Die Preisentwicklung des McLaren hat damit zu tun, dass nur 64 Modelle gefertigt wurden und der F1 mit einer Spitzengeschwindigkeit von 391 Kilometern pro Stunde seinerzeit als das schnellste in Serie gebaute Fahrzeug der Welt galt.

Während bei den Marken Aston Martin, Bentley und Ferrari vor allem einzelne Modelle mit meist aussergewöhnlicher Geschichte die Investorenherzen höher schlagen lassen, explodieren heute die Preise für fast jeden Porsche 911. Ein 911 ist, egal aus welcher Baureihe er stammt und sei er auch in einem noch so schlechten Zustand, nicht günstig zu haben. Das beweisen nicht zuletzt die Kaufpreise für den luftgekühlten Turbo S der 993-Modellreihe. Diese Autos sind heute kaum mehr unter 350 000 Euro zu finden. Exemplare des Porsche 911 haben sich zu einer Währung entwickelt, die nach ihren eigenen Regeln gehandelt wird.

Autos mit Potenzial

Zum Schluss die gute Nachricht: Die gerne kolportierten Millionendeals mit alten Autos könnten den Eindruck erwecken, das Investieren in Auto-mobilklassiker sei nur etwas für Menschen mit Vermögen über der Hundert-Millionen-Grenze. So ist es aber nicht. Auch für Beträge weit unter 100 000 Franken bieten sich spannende Möglichkeiten, in altes Blech zu investieren. So gehört beispielsweise der BMW Z1 mit seinen versenkbaren Türen zu den «Sleepern», wie unterbewertete Autos mit Potenzial genannt werden.
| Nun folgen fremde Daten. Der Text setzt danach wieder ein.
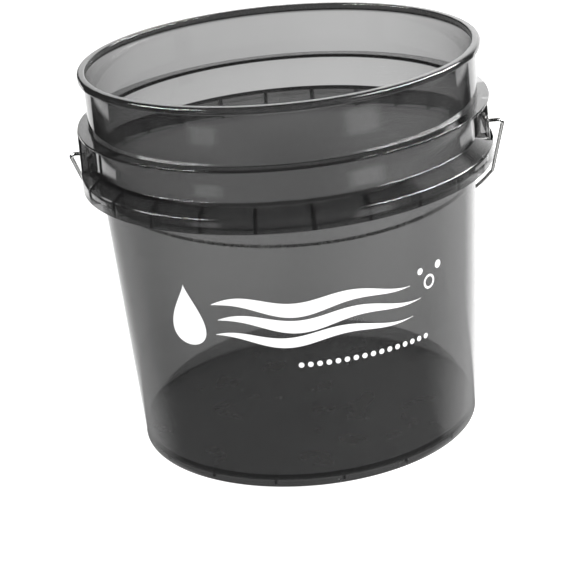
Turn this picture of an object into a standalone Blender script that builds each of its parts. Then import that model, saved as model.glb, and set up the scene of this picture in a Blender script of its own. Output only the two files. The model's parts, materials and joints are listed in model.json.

Dazu zählen sicher auch der bisher etwas ungeliebte Ferrari 456 und die Sondereditionen der Mercedes-Benz-SL-Baureihe R129. Die Marktspezialisten von Classicdriver.com haben erst kürzlich diese beiden Modelle als junge Klassiker bezeichnet, in die zu investieren sich lohnen könnte. Regelmässig stellt die Klassikerplattform aktuelle Angebote aus dem Markt zusammen, die heute noch unterbewertet sind.

Eine Grundregel muss dabei allerdings zwingend befolgt werden: Man sollte nur in Automobile investieren, die einem gefallen. Denn sollte die erwartete Preissteigerung ausbleiben, hat man wenigstens jede Menge Spass mit seinem Klassiker.